Most modern CPUs (Intel & AMD), support AES-NI, and some BIOS configurations from certain hardware vendors already have AES-NI enabled by default. When considering vSAN Encryption, it is imperative to make sure that AES-NI has been enabled in the BIOS, in order to take advantage of such offloading of instructions to the CPU as well as strengthening, and accelerating the execution of AES applications.

Failure to enable AES-NI while Encryption is enabled, may result in a dramatic cpu utilization increase. In recent versions of vSAN, the Health Check UI detects, and alerts when AES-NI has not been enabled. If the BIOS does not have the option to enable AES-NI, it is most likely that the feature is always enabled.

Note: This also applies to VM encryption.

 

Available Space

The other consideration is available space. My previous posts talk about data migration occurring if vSAN Encryption was enabled after data has been moved into the vSAN Datastore, due to the disk format task necessary. Although vSAN Encryption does not incur a space overhead for its operation, it is important to keep in mind that there needs to be enough available space to be able to evacuate an entire disk group during the configuration process.

 

vSAN 6.6 Encryption Configuration

New on vSAN 6.6, vSAN native encryption for data at rest is now available. This feature does not require self-encrypting drives (SEDs). Encryption is supported on both all-flash and hybrid configurations of vSAN, and it is done at the datastore level.

It is important to note that data is encrypted during the de-staging process, which means that all other vSAN features are fully supported, such as deduplication and compression, among others.

Given the multitude of KMS vendors, the setup and configuration of KMS is not part of this document, and it is a pre-requisite prior to enabling encryption on vSAN datastore.

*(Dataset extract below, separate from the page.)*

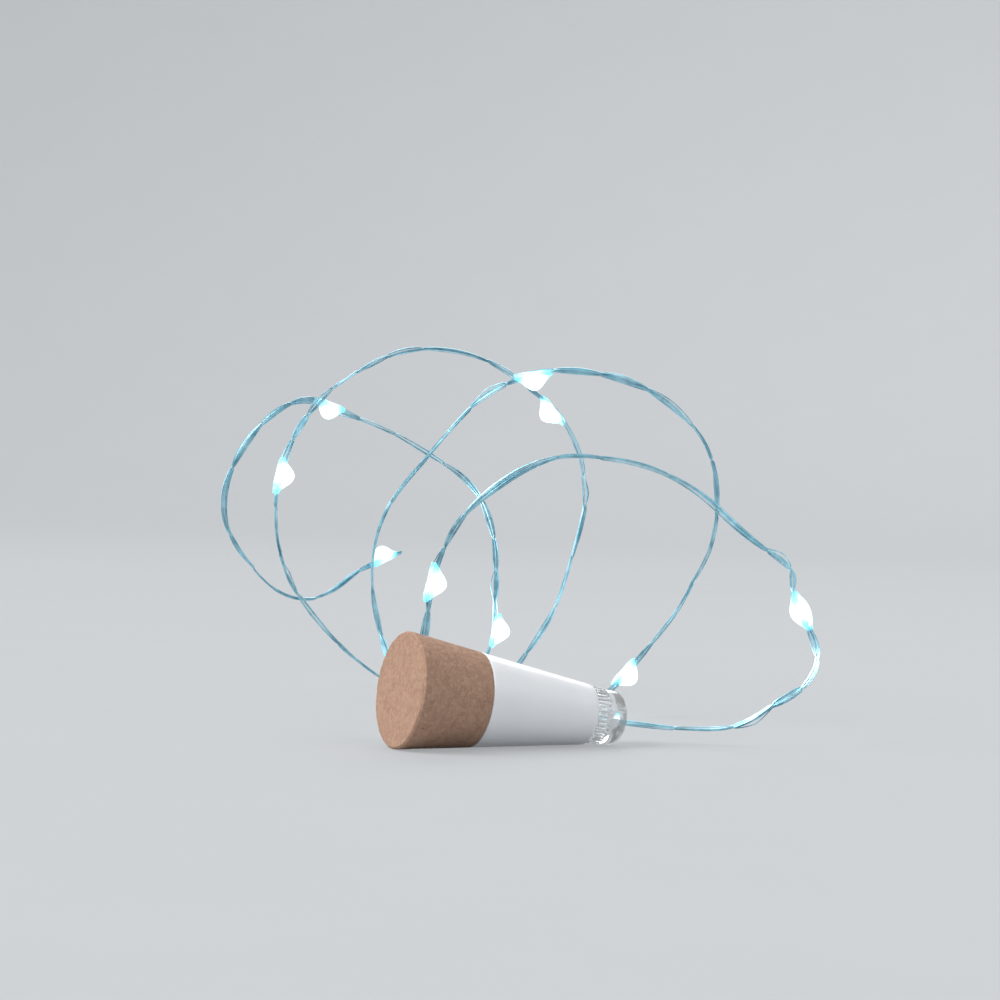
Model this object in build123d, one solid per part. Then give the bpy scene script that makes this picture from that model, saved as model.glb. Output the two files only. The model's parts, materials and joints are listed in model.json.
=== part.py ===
from build123d import *
import math
import os

os.makedirs("parts", exist_ok=True)

# A rechargeable bottle light shaped like a tapered cork stopper, with a string of ten
# small lights on a fine wire. It lies on its side, wide end towards -X, tip towards +X.
# All lengths are in millimetres. Stations are distances along the stopper's axis,
# counted from the flat wide end of the cork.

# Driving sizes of the stopper
wide_diameter = 22.0
small_diameter = 11.5
cork_length = 15.0
shell_length = 23.7
seam_gap = 0.1
cork_edge = 0.4
shell_edge = 0.15
overrun = 1.0

# Clear twist tip
rib_diameter = 10.8
rib_length = 2.8
rib_count = 36
rib_depth = 0.32
flute_width = 0.7
barrel_diameter = 10.6
barrel_length = 1.9
end_rounding = 2.5
spigot_diameter = 8.6
spigot_length = 3.05
lip_height = 0.3
lip_length = 0.7
tip_bore_diameter = 6.4
facet_count = 8
facet_end_diameter = 3.2
facet_length = 3.0
turning_clearance = 0.08

# White shell and its end plate
shell_wall = 1.3
end_wall = 2.1
plate_thickness = 1.2
plate_step = 0.9

# USB plug, a standard A plug
plug_width = 12.0
plug_height = 4.5
plug_exposed = 11.75
plug_inside = 5.0
plug_wall = 0.32
window_width = 2.2
window_length = 2.0
window_spacing = 5.6
window_setback = 5.6
tongue_thickness = 1.84
tongue_setback = 0.6
contact_count = 4
contact_pitch = 2.3
contact_width = 1.1
contact_thickness = 0.25
contact_setback = 1.3
plug_side_gap = 0.05

# Cork cap's liner
liner_wall = 0.6
liner_clearance = 0.15
liner_end_gap = 0.35
liner_flange_thickness = 0.8
liner_flange_diameter = 15.6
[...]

Requirements for vSAN Encryption:

  • Deploy KMS cluster/server of your choice
  • Add/trust KMS server to vCenter UI
  • vSAN encryption requires on-disk format (ODF) version 5
    • You can upgrade this via Web Client
    • or if you enable Encryption or Deduplication and Compression on an existing vSAN cluster, the ODF gets upgraded to the latest version automatically.
  • When vSAN encryption is enabled all disks are reformatted
    • This is achieved in a rolling manner

 

Initial configuration is done in the VMware vCenter Server user interface of the vSphere Web Client. The KMS cluster is added to vCenter Server and a trust relationship is established. The process for doing this is vendor-specific. Consult your KMS vendor documentation prior to adding the KMS cluster to vCenter.

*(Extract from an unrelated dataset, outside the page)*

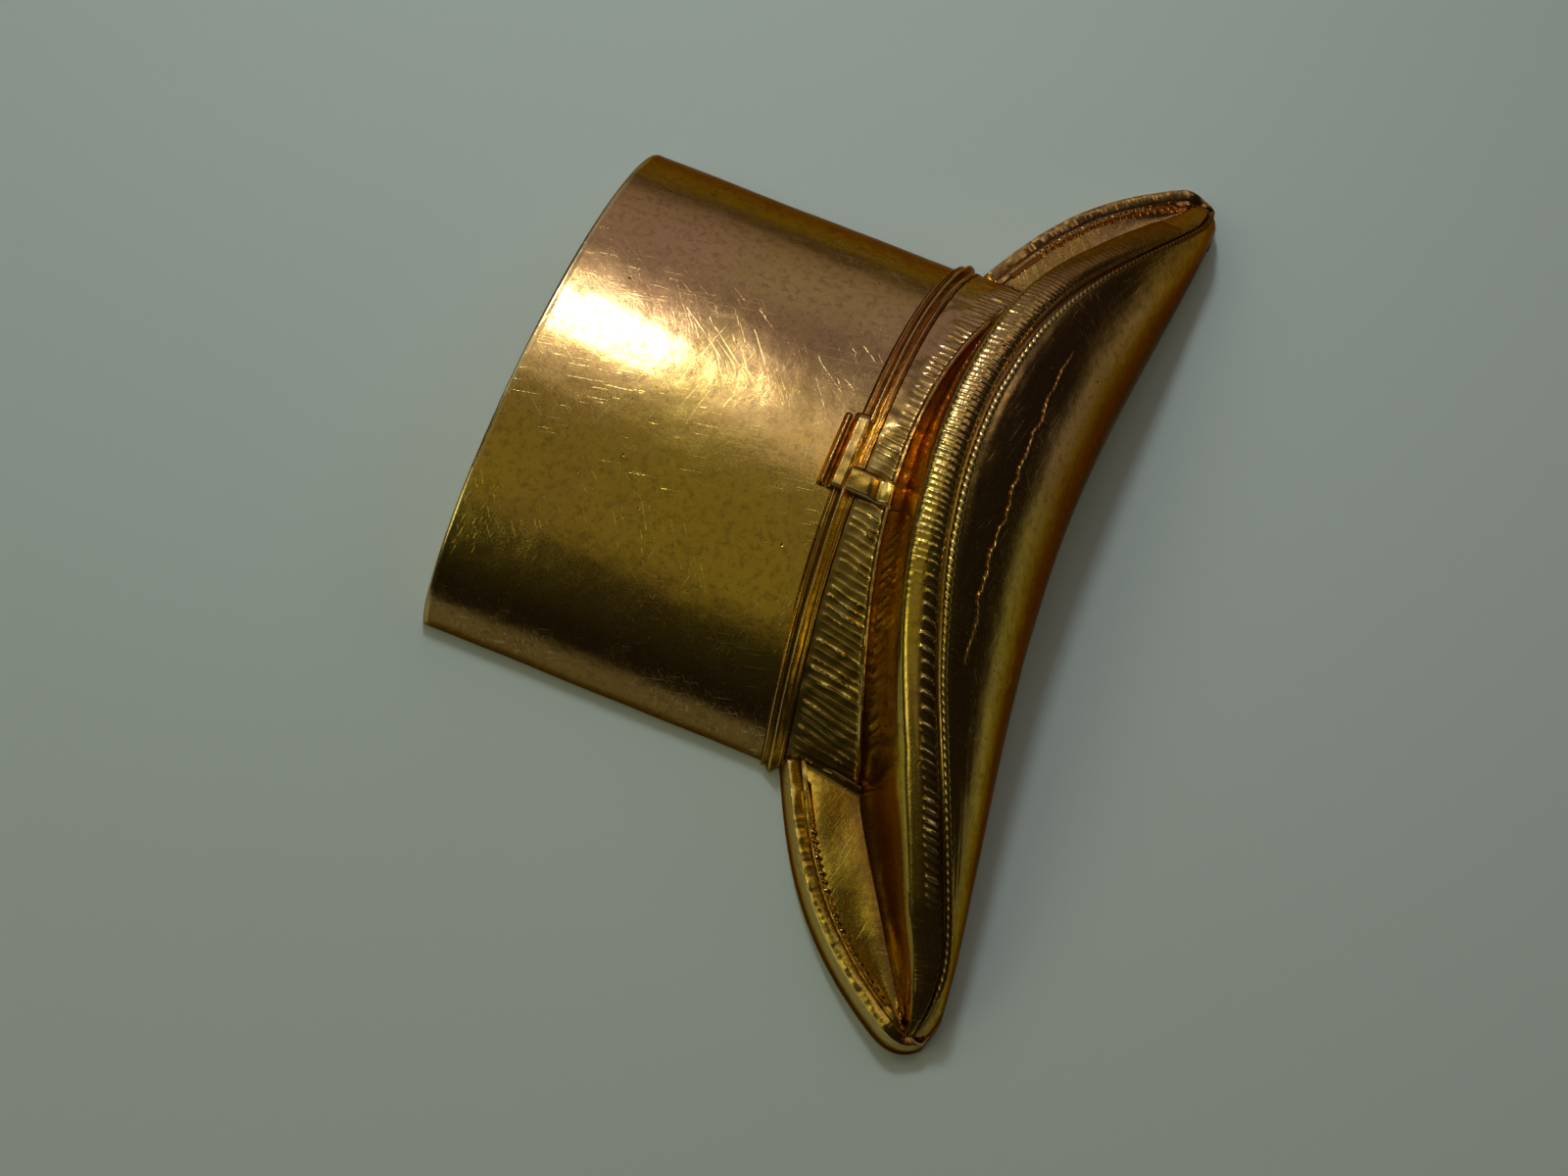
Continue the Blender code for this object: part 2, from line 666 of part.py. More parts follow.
def rod(name, radius, length, axis, segments=24):
    """A round bar centred on the origin along X or Y."""
    work = bmesh.new()
    bmesh.ops.create_cone(work, cap_ends=True, segments=segments, radius1=radius, radius2=radius,
                          depth=length)
    turn = (0.0, 1.0, 0.0) if axis == "X" else (1.0, 0.0, 0.0)
    bmesh.ops.rotate(work, cent=(0, 0, 0), matrix=Matrix.Rotation(math.pi / 2, 3, turn),
                     verts=work.verts)
    return local_mesh(name, work)


def boolean(target, tool_mesh, operation):
    """Applies one exact Boolean to the object and removes the tool."""
    tool = bpy.data.objects.new("tool", tool_mesh)
    tool.hide_render = True
    tool.display_type = "WIRE"
    tool.location = target.location
    bpy.context.scene.collection.objects.link(tool)
    step = target.modifiers.new("step", "BOOLEAN")
    step.operation = operation
    step.solver = "EXACT"
    step.object = tool
    bpy.context.view_layer.update()
    evaluated = target.evaluated_get(bpy.context.evaluated_depsgraph_get())
    result = bpy.data.meshes.new_from_object(evaluated)
    target.modifiers.clear()
    target.data = result
    bpy.data.objects.remove(tool, do_unlink=True)


def at(obj, x, y, z):
    """Puts a piece drawn round its own origin at its place on the badge."""
    obj.location = (x * MM, (y + ORIGIN_SHIFT_Y) * MM, z * MM)
    return obj


def build_back_bar():
    """The flat strip bridging the hollow crown; its bevelled ends follow the crown's inside."""
    top = BAR_UNDERSIDE_Z + BAR_THICKNESS
    outline = [(-8.25, BAR_UNDERSIDE_Z), (8.25, BAR_UNDERSIDE_Z), (7.35, top), (-7.35, top)]
    mesh = plate("back_bar", outline, BAR_WIDTH, "Y")
    at(place("back_bar", mesh, DARK_BRASS, 0.4), 0.0, PIN_Y, 0.0)


def build_hinge_joint():
    """A foot with two ears; the rivet passes through both ears."""
    foot_top = BAR_UNDERSIDE_Z - SEAM - PIN_Z
    foot_low = foot_top - FOOT_THICKNESS
    reach = 0.95
    outline = [(1.5, foot_top), (-1.5, foot_top), (-1.5, foot_low), (-reach, foot_low)]
    outline += arc((0.0, 0.0), reach, 180.0, 360.0, 13)
    outline += [(reach, foot_low), (1.5, foot_low)]
    width = EAR_GAP + 2.0 * EAR_THICKNESS
    joint = place("hinge_joint", plate("hinge_joint", outline, width, "Y"), DARK_BRASS, 0.38)
    at(joint, HINGE_X, PIN_Y, PIN_Z)
    slot = bmesh.new()
    box(slot, (-2.0, -0.5 * EAR_GAP, -2.0), (2.0, 0.5 * EAR_GAP, EYE_RADIUS + 0.08))
    boolean(joint, local_mesh("slot", slot), "DIFFERENCE")
    bore = rod("bore", RIVET_RADIUS + RIVET_CLEARANCE, 2.0 * width, "Y")
    boolean(joint, bore, "DIFFERENCE")


def build_hinge_rivet():
    """A shouldered rivet: its two heads stand just outside the ears."""
    half = 0.5 * EAR_GAP + EAR_THICKNESS + SEAM
    head = 0.22
    profile = [(0.0, -half - head), (0.45, -half - head), (0.58, -half - 0.5 * head), (0.58, -half),
               (RIVET_RADIUS, -half), (RIVET_RADIUS, half), (0.58, half),
               (0.58, half + 0.5 * head), (0.45, half + head), (0.0, half + head)]
    rivet = place("hinge_rivet", turned("hinge_rivet", profile, 24), PIN_STEEL, 0.3)
    rivet.rotation_euler = (-math.pi / 2, 0.0, 0.0)
    at(rivet, HINGE_X, PIN_Y, PIN_Z)


def turned(name, profile, segments):
    """A solid of revolution about Z from (radius, height) points that start and end on the axis."""
    work = bmesh.new()
    rings = []
    for radius, height in profile:
        if radius == 0.0:
            rings.append([work.verts.new((0.0, 0.0, height))])
            continue
        ring = [work.verts.new((radius * math.cos(a), radius * math.sin(a), height))
                for a in np.linspace(0.0, 2.0 * math.pi, segments, endpoint=False)]
        rings.append(ring)
    for low, high in zip(rings, rings[1:]):
        for i in range(segments):
            k = (i + 1) % segments
            if len(low) == 1:
                work.faces.new((low[0], high[i], high[k]))
            elif len(high) == 1:
                work.faces.new((low[k], low[i], high[0]))
            else:
                work.faces.new((low[i], high[i], high[k], low[k]))
    return local_mesh(name, work)


def build_pin_stem():
    """The pin: an eye that turns on the rivet and a wire drawn out to a point."""
    eye = plate("pin_stem", arc((0.0, 0.0), EYE_RADIUS, 0.0, 345.0, 24), EYE_WIDTH, "Y")
    stem = place("pin_stem", eye, PIN_STEEL, 0.25)
    at(stem, HINGE_X, PIN_Y, PIN_Z)
    boolean(stem, rod("bore", RIVET_RADIUS + RIVET_CLEARANCE, 2.0 * EYE_WIDTH, "Y"), "DIFFERENCE")
    reach = STEM_POINT_X - HINGE_X
    start = 0.58
    profile = [(0.0, start), (STEM_RADIUS, start), (STEM_RADIUS, reach - STEM_TAPER),
               (0.8 * STEM_RADIUS, reach - 0.55 * STEM_TAPER), (0.06, reach - 0.05), (0.0, reach)]
    wire = turned("wire", profile, 16)
    wire.transform(Matrix.Rotation(math.pi / 2, 4, "Y"))
    boolean(stem, wire, "UNION")


def slotted_ring(outer_radius, inner_radius, slot):
    """Outline of a ring that is open downwards by a parallel-sided slot."""
    half_outer = math.degrees(math.asin(0.5 * slot / outer_radius))
    half_inner = math.degrees(math.asin(0.5 * slot / inner_radius))
    outline = arc((0.0, 0.0), outer_radius, -90.0 + half_outer, 270.0 - half_outer, 29)
    outline += arc((0.0, 0.0), inner_radius, 270.0 - half_inner, -90.0 + half_inner, 21)
    return outline


def build_catch_base():
    """The catch's foot and its two slotted cheeks, with a window between them for the lever."""
    cheek_span = 1.8
    housing = plate("catch_base", slotted_ring(HOUSING_OUTER_RADIUS, HOUSING_BORE, CATCH_SLOT),
                    cheek_span, "X")
    base = place("catch_base", housing, DARK_BRASS, 0.38)
    at(base, CATCH_X, PIN_Y, PIN_Z)
    window = bmesh.new()
    box(window, (-0.42, -2.0, -2.0), (0.42, 2.0, 0.87))
    boolean(base, local_mesh("window", window), "DIFFERENCE")
    foot_top = BAR_UNDERSIDE_Z - SEAM - PIN_Z
    foot = bmesh.new()
    box(foot, (-1.3, -1.35, HOUSING_BORE + 0.04), (1.3, 1.35, foot_top))
    boolean(base, local_mesh("foot", foot), "UNION")


def build_catch_sleeve():
    """The turning sleeve that locks the pin, with its thumb lever."""
    ring = plate("catch_sleeve", slotted_ring(SLEEVE_RADIUS, SLEEVE_BORE, CATCH_SLOT), 2.1, "X")
    sleeve = place("catch_sleeve", ring, BRASS, 0.3)
    at(sleeve, CATCH_X, PIN_Y, PIN_Z)
    lever = bmesh.new()
    box(lever, (-0.28, 0.62, -0.14), (0.28, 1.7, 0.14))
    bmesh.ops.rotate(lever, cent=(0, 0, 0), matrix=Matrix.Rotation(math.radians(-20.0), 3, "X"),
                     verts=lever.verts)
    boolean(sleeve, local_mesh("lever", lever), "UNION")


def main():
    clear_scene()
    build_crown()
    build_top_plate()
    build_welt()
    build_ribbon()
    build_bow()
    build_front_shell()
    build_brim_trim()
    for side, word in ((1.0, "right"), (-1.0, "left")):
        build_pan(side, "lobe_pan_" + word)
        build_edge_roll(side, "lobe_edge_roll_" + word)
        build_beading(side, "lobe_beading_" + word)
    build_back_bar()
    build_hinge_joint()
    build_hinge_rivet()
    build_pin_stem()
    build_catch_base()
    build_catch_sleeve()


main()
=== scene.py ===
"""Looks of the top-hat cap badge: struck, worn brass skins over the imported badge, its pin and catch.

Lengths are in millimetres, in the badge's own frame, and MM turns them into metres. The badge lies
on its back: +Z comes out of its face and +Y points to the top of the hat. The form laws below are
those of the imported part, except where a comment says otherwise. The skins add the struck relief,
the wear and the tarnish.
"""

import math

import bpy
import numpy as np
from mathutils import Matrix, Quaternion, Vector


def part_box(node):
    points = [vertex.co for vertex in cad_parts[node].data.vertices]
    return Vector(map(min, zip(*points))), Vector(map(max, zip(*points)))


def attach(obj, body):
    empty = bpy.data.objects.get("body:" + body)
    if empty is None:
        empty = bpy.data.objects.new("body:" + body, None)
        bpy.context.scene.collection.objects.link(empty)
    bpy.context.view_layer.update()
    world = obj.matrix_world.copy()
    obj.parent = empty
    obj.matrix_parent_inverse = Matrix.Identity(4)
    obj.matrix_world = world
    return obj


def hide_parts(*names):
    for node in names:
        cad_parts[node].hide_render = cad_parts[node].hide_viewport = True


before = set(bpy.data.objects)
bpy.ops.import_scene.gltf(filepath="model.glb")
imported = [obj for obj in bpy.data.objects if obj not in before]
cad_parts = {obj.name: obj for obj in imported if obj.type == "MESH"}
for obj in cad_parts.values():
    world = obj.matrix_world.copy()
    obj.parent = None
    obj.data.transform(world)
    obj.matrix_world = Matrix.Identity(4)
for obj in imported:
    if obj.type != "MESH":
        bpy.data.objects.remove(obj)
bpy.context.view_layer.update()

MM = 0.001
crown_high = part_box("crown_shell")[1] / MM

# -------- sizes of the form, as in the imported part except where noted

CROWN_HALF_WIDTH = crown_high.x
CROWN_HEIGHT = crown_high.z
CROWN_FULLNESS = 0.58         # 0.5 is a plain ellipse
CROWN_TOP_Y = 12.13           # in the hat's own y, which SHIFT_Y turns into the badge's y
SHIFT_Y = crown_high.y - CROWN_TOP_Y
SHEET = 0.45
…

To add the KMS cluster to vCenter in the vSphere Web Client, click on the vCenter server, click on “Configure” tab, “Key Management Servers”, and click “add KMS”. Enter the information for your specific KMS cluster/server.

 

Once the KMS cluster/server has been added, you will need to establish trust with the KMS server. Follow the instructions from your KMS vendor as they differ from vendor to vendor.

 

After the KMS has been configured, you will see that the connections status and the certificate have green checks, meaning we are ready to move forward.

 

Now, we need to verify that all of the disks in the cluster are on version 5 for on-disk format prior to enabling vSAN encryption, since version 5 is a requirement.

 

 

At this point we are ready to turn encryption on, since we have completed the first three steps.

  • Deploy KMS cluster/server of your choice
  • Add/trust KMS server to vCenter UI
  • vSAN encryption requires on-disk format version 5
  • When vSAN encryption is enabled all disks are reformatted

 

To enable vSAN encryption, click on the vSAN cluster, “Configure” tab, and “General” under the vSAN section, and click “edit”. Here we have the option to erase the disk before use. This will increase the time it will take to do the rolling format of the devices, but it will provide better protection.

 

After you click ok, vSAN will remove one Disk Group at a time, format each device, and recreate the Disk Group once the format completed. It will then move on to the next Disk Group until all Disk Groups are recreated, and all devices formatted. During this period, data will be evacuated from the Disk Groups, so you will see components resyncing.

 

Note: This process can take quite some time depending on the amount of data that needs to be migrated during the rolling reformat, so please plan accordingly.

 

Once vSAN encryption is enabled, you are able to disable encryption; however, the same procedure is needed as far as reformatting all the drives in a rolling manner.

 

New Key Generation

You also have the capability of generating new keys for encryption. There are 2 modes for rekeying. One of them is a high level rekey where the data encryption key is wrapped by a new key encryption key. The other level is a complete re-encryption of all data. This second rekey (deep rekey) may take significant time to complete as all the data will have to be re-written, and may decrease performance.

 

 

Summary of expected behaviors:

  • Enabling vSAN Encryption requires disk reformat with object resyncs.
  • You don’t have to erase all the disks first prior to using native encryption unless you want to reduce the possibility of data leakage and have a decreased attack vector. However, this will result in additional time required to erase disks, reformat drives, and enable encryption.
  • Enabling vSAN Deduplication and Compression still requires disk reformat with object resyncs whether the Disk Group is encrypted or not.
  • Disabling any of the aforementioned features requires another reformat of the devices along with object resyncs.